I think since the time I’ve been involved in the network, the whole consciousness field
has exploded, really. Since 1995 we’ve been running the Beyond the
Brain conference, and we’ve got one coming up at the end of October with some very good
speakers. In fact, some of you may not know that we have a dedicated site for the Beyond
the Brain, which is Beyondthebrian.org. So you can have a look at all the details of
the conference, and indeed details of some of the old conferences on that website, which
is currently being developed. Our conference over this period has also grown very considerably
and we’ve been running the Mystics and Scientists conference since the late 1980s, and we just
celebrated the 40th anniversary of that series of conferences. I have a number of other things
that I’ve been interested in, and I’ve previously been president of the Swedenborg Society for
instance, and also president of Wrekin Trust which was started up by Sir George Trevelyan,
and that’s just finished its cycle of activity. I’ve been involved in the International Futures
Forum, which is a sort of think tank, trying to negotiate and navigate the complex challenges
that we have in the world today. I just recently returned from the mountains in Bulgaria where
I’ve been on a two week retreat with my friends in the mountains, doing wonderful Paneurhythmy
dance – sacred dance. In fact, as we speak, the festival of the White Brotherhood is taking
place in the Rila Mountains on 19th, 20th and 21st August. So, today there will probably
be 1000 people dancing Paneurhythmy up in the mountains, which is quite something. So
those are a few sorts of sketches of background. David B: That’s a wonderful introduction,
David. The Beyond the Brain conferences were where I first became very much aware of the
work of the network. I attended the first one, and I think I’ve been to two subsequently.

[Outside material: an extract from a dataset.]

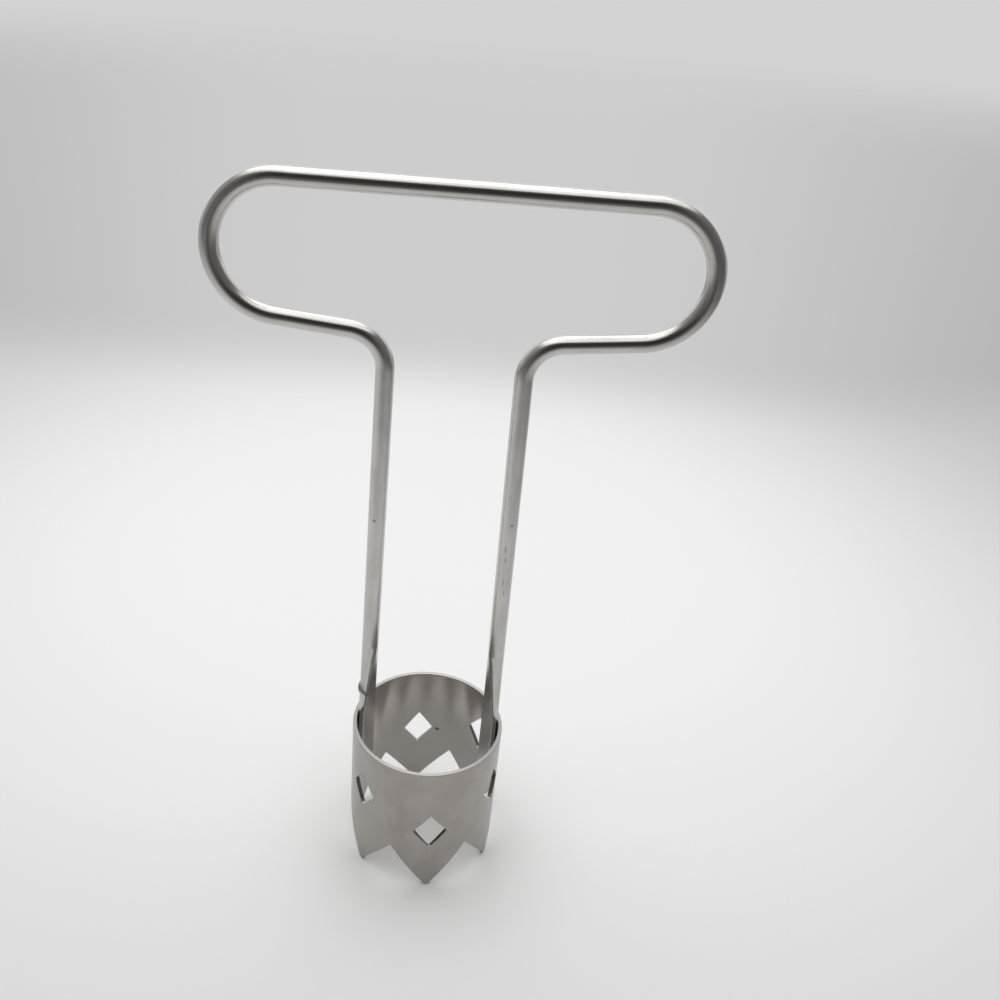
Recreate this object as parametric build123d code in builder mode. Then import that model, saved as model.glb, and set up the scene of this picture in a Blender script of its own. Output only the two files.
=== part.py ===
from build123d import *
import math
import os

# Fruit corer: a toothed steel tube carried by one bent rod that forms a closed T handle.
# Millimetres. +Z is up along the tube's axis, the origin is on that axis at the plane of
# the tooth tips, the handle's bar runs along X, and the front of the corer faces -Y.

# Cutter tube
tube_diameter = 37.5
tube_wall = 1.0
tube_length = 38.0
rim_bevel = 0.25

# Teeth, cut as straight-sided V notches between the tips
tooth_count = 6
tooth_height = 12.2
tip_width = 0.5
pattern_turn = 7.8

# Diamond holes, one above each tooth: those of the front and back tooth sit lower
hole_width = 8.2
hole_height = 10.7
low_hole_z = 19.0
high_hole_z = 24.6

# Handle rod, bent from one round bar
rod_diameter = 4.0
bar_height = 167.2
bar_straight = 72.6
end_bend_radius = 13.9
arm_slope = 5.64
shoulder_radius = 8.4
leg_splay = 0.78

# Pressed ends of the rod, seated on the inside of the tube wall behind the tube's widest line
flat_width = 8.2
flat_thickness = 1.6
press_length = 18.5
press_above_rim = 0.5
seat_depth = 20.0
seat_angle = 17.5
seat_clearance = 0.02
press_crown_angle = 30.0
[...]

Then, when you mentioned all the work that came out around Near Death Experience, it’s
kind of an entree point into a world of science that interfaces with medicine, philosophy,
theology and wisdom studies. David L: Certainly, yeah.
David B: It is the most dynamic and incredibly interesting organisation, and one could just
become totally immersed in it; the news and the opinions that come out. You’ve been editing
their magazine for a very long time. What an absolute treat it is, every four months
or so to get the network magazine. There’s nothing quite like it. It’s incredible.
David L: [5:20]. Today I think I’ll probably finish the short reviews, and I’m getting
up towards 15000 words on those. I don’t know whether it’s exciting or depressing that the
shelf is already full of books that I haven’t read, which will have to wait for the next
issue. So they seem to be coming in at an even faster rate than before. If you look
back to about 1996, about 6000 books have been through the network system. So it gives
you some idea of the quantity. It’s running at about 250 a year. That’s the kind of number
I receive through the post-box. David B: I don’t think very many people would
be aware that you’re a phenomenal speed reader. David L: Well, it’s a matter of trying to
extract the essence and something interesting from the book. You can’t read every page of
every book. It simply isn’t possible, but when you’ve been at it for so long, you get
to the point where you have a very good sense of where the book fits into other books in
the field, and therefore what its unique contribution is.